§ **Data excerpt**:
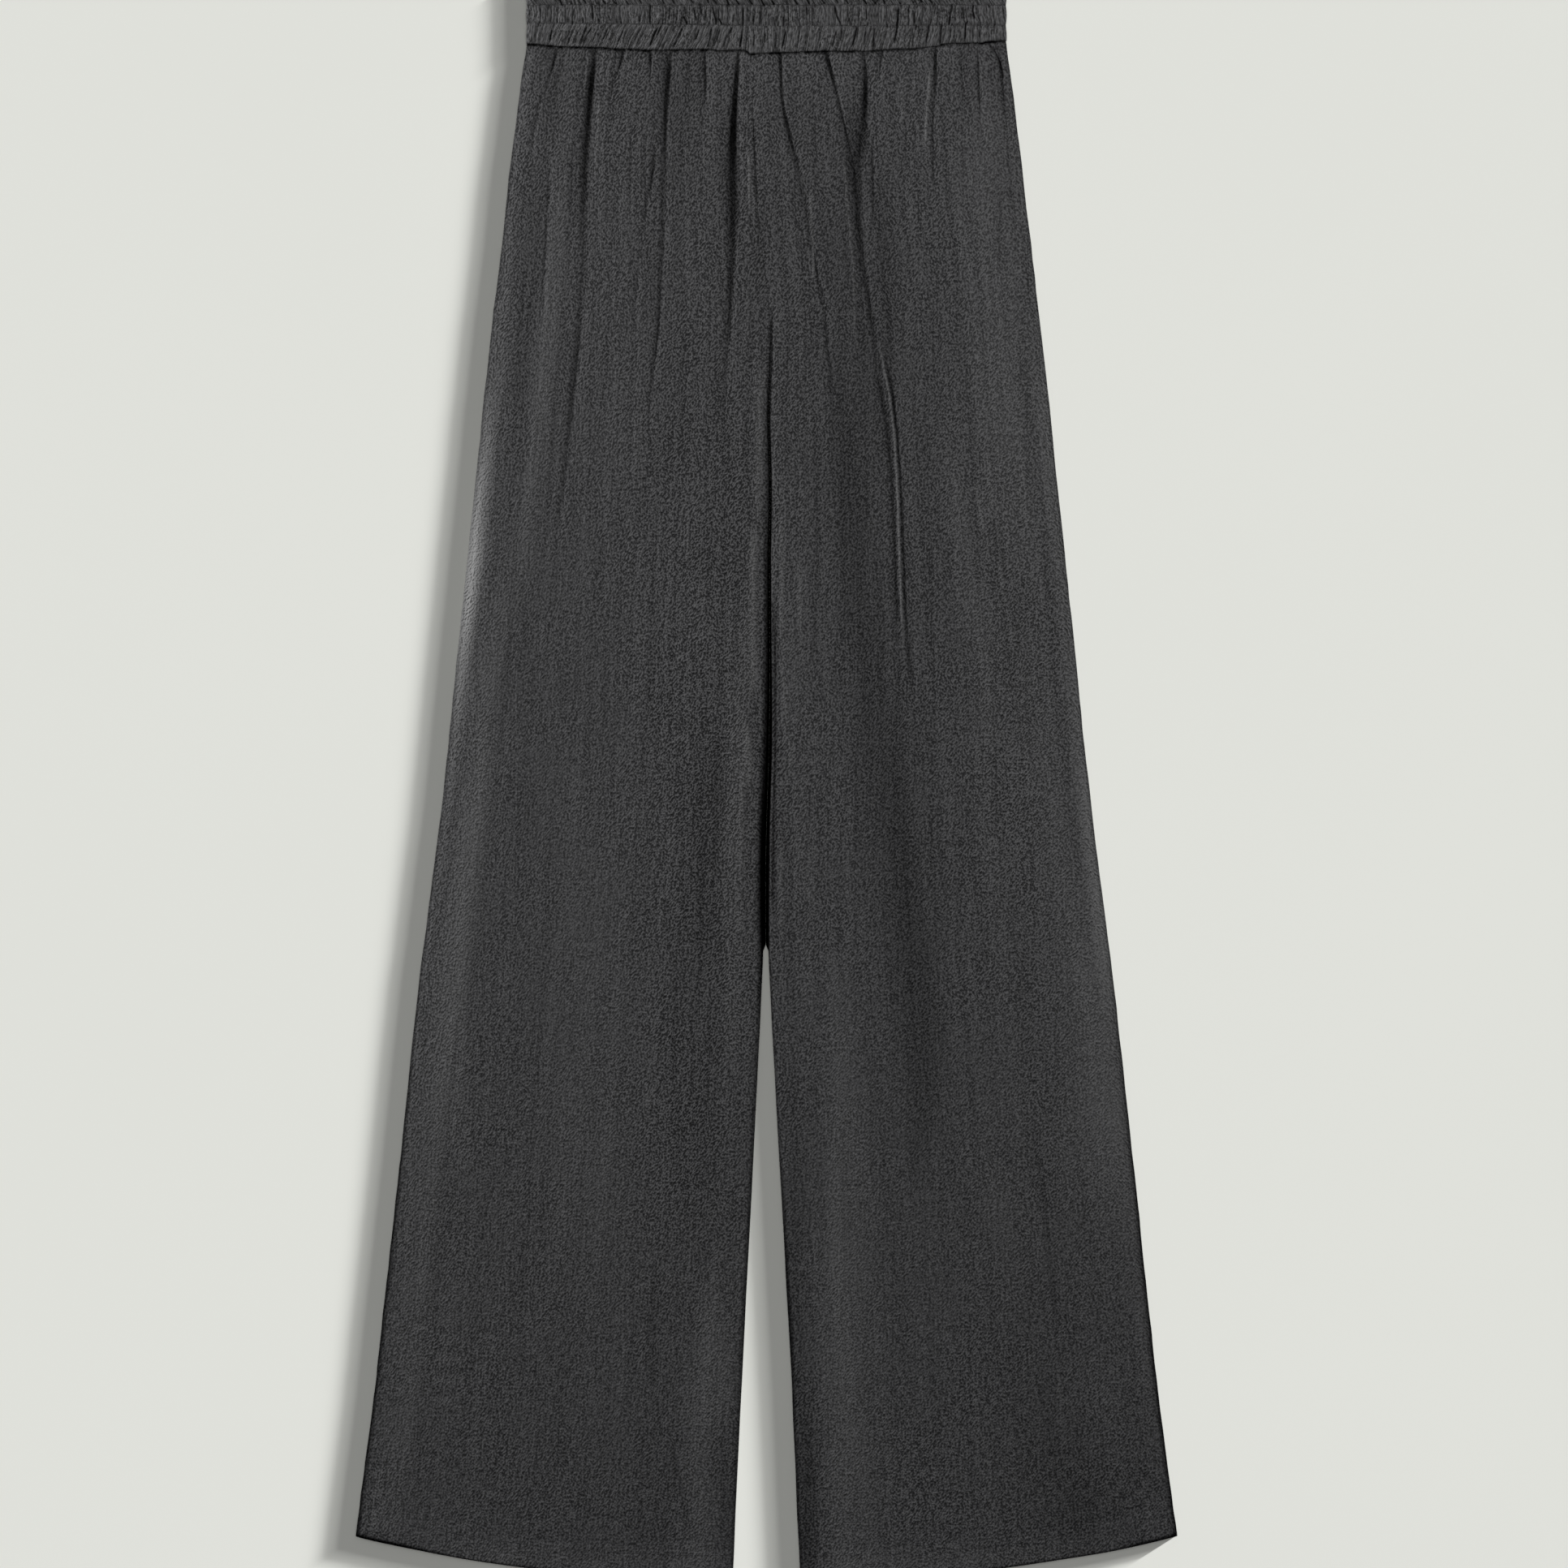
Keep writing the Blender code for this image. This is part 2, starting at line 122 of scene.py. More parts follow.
# Gathers: each is a narrow trench that runs down from the waist seam.
# Rows of below_seam, x, width of the dark trench, drop.
GATHERS = (
    ((-6, -115.5, 3.6, 2.8), (3, -116, 5.8, 2.7), (24, -118.6, 5, 4.4), (45, -120.3, 5.7, 3.4),
     (62, -121.3, 6.7, 2.9), (92, -122.6, 6.2, 2.4), (117, -122.7, 6, 1.4), (145, -122.5, 5.3, 1.1),
     (172, -125.2, 4.2, 1.2), (201, -127, 4.3, 1.7), (250, -132.1, 4.2, 1.4), (300, -137.3, 3.1, 0.9),
     (345, -143.7, 3, 0)),
    ((-6, -64.8, 4.4, 1.2), (5, -65.5, 4.8, 3), (19, -66.5, 4.7, 3.8), (35, -67.9, 4.6, 3.4),
     (62, -68.8, 4, 2.4), (90, -68.6, 5.3, 1.8), (127, -69.6, 3.9, 1.5), (160, -71.5, 4.2, 1.5),
     (195, -73.6, 3, 1.8), (225, -76.9, 3, 0.9), (275, -81.1, 3, 0)),
    ((-6, -41.3, 2.2, 2.6), (3, -41.5, 1.8, 1), (20, -41.3, 2, 1.8), (34, -41, 2.2, 0.9), (50, -41, 2.2, 0)),
    ((-6, -18.4, 2, 1.4), (4, -18.8, 3, 1.7), (18, -20, 3.6, 3.8), (32, -21, 3.9, 4.2), (59, -22.6, 5.6, 5.3),
     (87, -22.6, 8.7, 3.7), (114, -22.2, 8, 3.7), (142, -22.7, 5.4, 2.4), (169, -24.3, 5.3, 2.5),
     (200, -25.7, 3.9, 1.4), (225, -26.5, 4.2, 0.7), (270, -28.2, 4, 0)),
    ((-6, 9.2, 2, 2.2), (2, 9.5, 2.8, 3.1), (36, 10.5, 2.3, 2.1), (52, 13.9, 3.8, 2.8), (66, 17.1, 3.7, 2.3),
     (80, 21.9, 5, 1.2), (110, 27.8, 4.4, 1.5), (148, 33, 3.4, 1.2), (175, 39.5, 3, 0.8), (215, 43.3, 3, 1.3),
     (260, 46.5, 3, 0)),
    ((-6, 39.4, 2.4, 2.6), (3, 40.1, 3.9, 4.7), (17, 44.2, 2.5, 2.9), (32, 48, 3.3, 1.6), (50, 52.1, 1.9, 1.8),
     (69, 56.3, 2.8, 1), (88, 59.4, 2.7, 0.8), (108, 61.3, 2.6, 0)),
    ((-6, 64.8, 3.8, 1.6), (4, 65.6, 2.9, 1.4), (16, 67, 4.1, 2.6), (32, 66.9, 4.1, 4), (46, 66.4, 6.1, 3.4),
     (63, 65.3, 7.9, 3.4), (88, 61.5, 8.6, 2.4), (114, 62, 6.3, 2.9), (142, 65.4, 5.8, 2),
     (169, 69.3, 4.3, 1.9), (197, 73.1, 4.2, 1.3), (228, 78.9, 4.6, 0.2), (270, 83.9, 5, 0.2),
     (330, 87.6, 5, 0)),
    ((-6, 79.1, 1.8, 1.8), (2, 78.5, 1.5, 2.5), (12, 77, 2.8, 1.3), (26, 75.6, 2, 0)),
    ((-6, 114.8, 2.2, 2), (3, 114.5, 2, 3.5), (19, 114.1, 3.2, 2.4), (32, 113.6, 3.8, 1.7),
     (56, 112.6, 2.6, 1.2), (88, 113.2, 2.8, 1.1), (110, 115.1, 2.8, 0)),
    ((-6, -141.4, 1.8, 1), (1, -141.9, 2.6, 3.7), (16, -145.4, 2.1, 1.1), (26, -148.2, 2.2, 0.6),
     (37, -153.2, 2.2, 0.7), (55, -157.2, 2.9, 1), (90, -160.8, 2.4, 0)),
    ((-6, -96.5, 1.8, 1.2), (6, -97.4, 3.2, 3.5), (15, -99.9, 1.6, 0.8), (27, -104.4, 1.7, 0.7),
     (40, -106.9, 2.2, 0.2), (60, -109.9, 2.2, 0)),
    ((-6, -78.7, 1.8, 1.2), (1, -78.7, 2.3, 3.9), (16, -78.6, 1.8, 0.9), (36, -78.1, 1.8, 0)),
    ((60, -73.8, 2.6, 0), (86, -77.3, 2.8, 1.8), (120, -82.9, 3.5, 0.3), (160, -87.3, 2.8, 0.9),
     (205, -91.2, 2.8, 0)),
    ((22, -90.7, 2.6, 0), (57, -91.4, 2.8, 0.6), (88, -91.7, 3.1, 0.7), (135, -92.8, 2.8, 0)),
    ((60, -147.4, 2.8, 0), (91, -147, 2.9, 1.1), (148, -150, 2.8, 0.9), (200, -152, 3, 0)),
    ((-6, 99.1, 2.4, 0.8), (20, 98.2, 2.6, 0.6), (60, 95, 3.1, 0.7), (120, 93.1, 2.6, 0)),
    ((50, 72.2, 2.4, 0), (72, 72, 2.6, 1.3), (105, 72.7, 2.5, 0.8), (155, 71.3, 2.6, 0)),
    ((-6, 132.6, 2.2, 0.6), (20, 132.2, 2.6, 1.2), (60, 135.5, 2.4, 0.2), (100, 138, 2.4, 0)),
    ((-6, 142.9, 2, 0.8), (12, 143.3, 2.8, 1.9), (50, 144.9, 2.2, 0.9), (90, 149.6, 2.2, 0)),
    ((-6, 157, 2.2, 0.6), (14, 158.4, 2.8, 2.6), (60, 163.8, 2.6, 0.8), (130, 168.9, 2.4, 0.5),
     (190, 171.4, 2.4, 0)),
    ((170, 4.6, 1.6, 0), (186, 3.9, 2.2, 1.3), (205, 3.4, 2.6, 2), (216, 3.4, 3.4, 2), (233, 2.4, 3.7, 1.9),
     (253, 2, 3.7, 1.5), (300, 2.2, 3.7, 0.8), (335, 1.9, 3.7, 0)),
)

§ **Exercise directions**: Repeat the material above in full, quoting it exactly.

§ **Task output**:
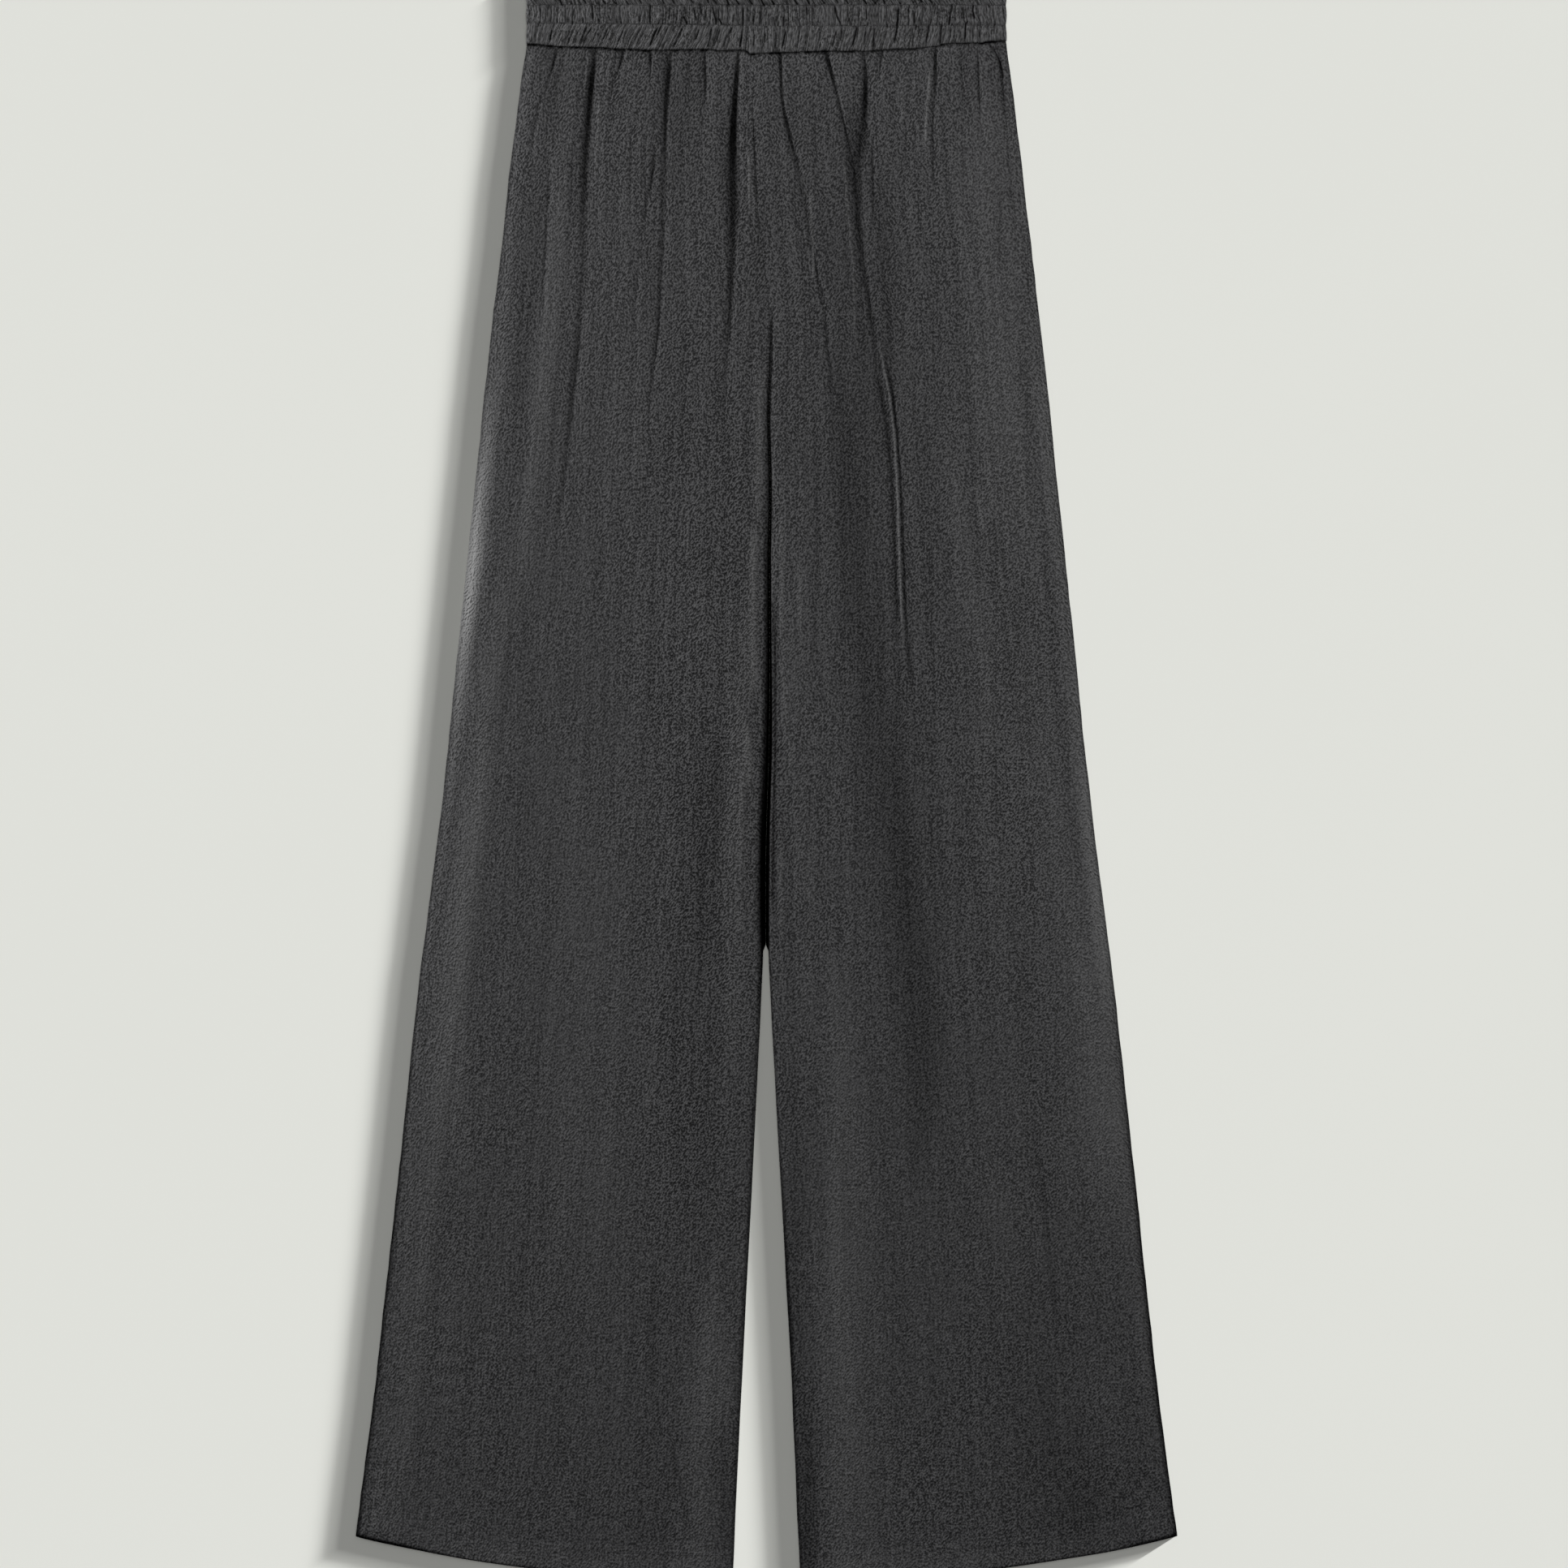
Keep writing the Blender code for this image. This is part 2, starting at line 122 of scene.py. More parts follow.
# Gathers: each is a narrow trench that runs down from the waist seam.
# Rows of below_seam, x, width of the dark trench, drop.
GATHERS = (
    ((-6, -115.5, 3.6, 2.8), (3, -116, 5.8, 2.7), (24, -118.6, 5, 4.4), (45, -120.3, 5.7, 3.4),
     (62, -121.3, 6.7, 2.9), (92, -122.6, 6.2, 2.4), (117, -122.7, 6, 1.4), (145, -122.5, 5.3, 1.1),
     (172, -125.2, 4.2, 1.2), (201, -127, 4.3, 1.7), (250, -132.1, 4.2, 1.4), (300, -137.3, 3.1, 0.9),
     (345, -143.7, 3, 0)),
    ((-6, -64.8, 4.4, 1.2), (5, -65.5, 4.8, 3), (19, -66.5, 4.7, 3.8), (35, -67.9, 4.6, 3.4),
     (62, -68.8, 4, 2.4), (90, -68.6, 5.3, 1.8), (127, -69.6, 3.9, 1.5), (160, -71.5, 4.2, 1.5),
     (195, -73.6, 3, 1.8), (225, -76.9, 3, 0.9), (275, -81.1, 3, 0)),
    ((-6, -41.3, 2.2, 2.6), (3, -41.5, 1.8, 1), (20, -41.3, 2, 1.8), (34, -41, 2.2, 0.9), (50, -41, 2.2, 0)),
    ((-6, -18.4, 2, 1.4), (4, -18.8, 3, 1.7), (18, -20, 3.6, 3.8), (32, -21, 3.9, 4.2), (59, -22.6, 5.6, 5.3),
     (87, -22.6, 8.7, 3.7), (114, -22.2, 8, 3.7), (142, -22.7, 5.4, 2.4), (169, -24.3, 5.3, 2.5),
     (200, -25.7, 3.9, 1.4), (225, -26.5, 4.2, 0.7), (270, -28.2, 4, 0)),
    ((-6, 9.2, 2, 2.2), (2, 9.5, 2.8, 3.1), (36, 10.5, 2.3, 2.1), (52, 13.9, 3.8, 2.8), (66, 17.1, 3.7, 2.3),
     (80, 21.9, 5, 1.2), (110, 27.8, 4.4, 1.5), (148, 33, 3.4, 1.2), (175, 39.5, 3, 0.8), (215, 43.3, 3, 1.3),
     (260, 46.5, 3, 0)),
    ((-6, 39.4, 2.4, 2.6), (3, 40.1, 3.9, 4.7), (17, 44.2, 2.5, 2.9), (32, 48, 3.3, 1.6), (50, 52.1, 1.9, 1.8),
     (69, 56.3, 2.8, 1), (88, 59.4, 2.7, 0.8), (108, 61.3, 2.6, 0)),
    ((-6, 64.8, 3.8, 1.6), (4, 65.6, 2.9, 1.4), (16, 67, 4.1, 2.6), (32, 66.9, 4.1, 4), (46, 66.4, 6.1, 3.4),
     (63, 65.3, 7.9, 3.4), (88, 61.5, 8.6, 2.4), (114, 62, 6.3, 2.9), (142, 65.4, 5.8, 2),
     (169, 69.3, 4.3, 1.9), (197, 73.1, 4.2, 1.3), (228, 78.9, 4.6, 0.2), (270, 83.9, 5, 0.2),
     (330, 87.6, 5, 0)),
    ((-6, 79.1, 1.8, 1.8), (2, 78.5, 1.5, 2.5), (12, 77, 2.8, 1.3), (26, 75.6, 2, 0)),
    ((-6, 114.8, 2.2, 2), (3, 114.5, 2, 3.5), (19, 114.1, 3.2, 2.4), (32, 113.6, 3.8, 1.7),
     (56, 112.6, 2.6, 1.2), (88, 113.2, 2.8, 1.1), (110, 115.1, 2.8, 0)),
    ((-6, -141.4, 1.8, 1), (1, -141.9, 2.6, 3.7), (16, -145.4, 2.1, 1.1), (26, -148.2, 2.2, 0.6),
     (37, -153.2, 2.2, 0.7), (55, -157.2, 2.9, 1), (90, -160.8, 2.4, 0)),
    ((-6, -96.5, 1.8, 1.2), (6, -97.4, 3.2, 3.5), (15, -99.9, 1.6, 0.8), (27, -104.4, 1.7, 0.7),
     (40, -106.9, 2.2, 0.2), (60, -109.9, 2.2, 0)),
    ((-6, -78.7, 1.8, 1.2), (1, -78.7, 2.3, 3.9), (16, -78.6, 1.8, 0.9), (36, -78.1, 1.8, 0)),
    ((60, -73.8, 2.6, 0), (86, -77.3, 2.8, 1.8), (120, -82.9, 3.5, 0.3), (160, -87.3, 2.8, 0.9),
     (205, -91.2, 2.8, 0)),
    ((22, -90.7, 2.6, 0), (57, -91.4, 2.8, 0.6), (88, -91.7, 3.1, 0.7), (135, -92.8, 2.8, 0)),
    ((60, -147.4, 2.8, 0), (91, -147, 2.9, 1.1), (148, -150, 2.8, 0.9), (200, -152, 3, 0)),
    ((-6, 99.1, 2.4, 0.8), (20, 98.2, 2.6, 0.6), (60, 95, 3.1, 0.7), (120, 93.1, 2.6, 0)),
    ((50, 72.2, 2.4, 0), (72, 72, 2.6, 1.3), (105, 72.7, 2.5, 0.8), (155, 71.3, 2.6, 0)),
    ((-6, 132.6, 2.2, 0.6), (20, 132.2, 2.6, 1.2), (60, 135.5, 2.4, 0.2), (100, 138, 2.4, 0)),
    ((-6, 142.9, 2, 0.8), (12, 143.3, 2.8, 1.9), (50, 144.9, 2.2, 0.9), (90, 149.6, 2.2, 0)),
    ((-6, 157, 2.2, 0.6), (14, 158.4, 2.8, 2.6), (60, 163.8, 2.6, 0.8), (130, 168.9, 2.4, 0.5),
     (190, 171.4, 2.4, 0)),
    ((170, 4.6, 1.6, 0), (186, 3.9, 2.2, 1.3), (205, 3.4, 2.6, 2), (216, 3.4, 3.4, 2), (233, 2.4, 3.7, 1.9),
     (253, 2, 3.7, 1.5), (300, 2.2, 3.7, 0.8), (335, 1.9, 3.7, 0)),
)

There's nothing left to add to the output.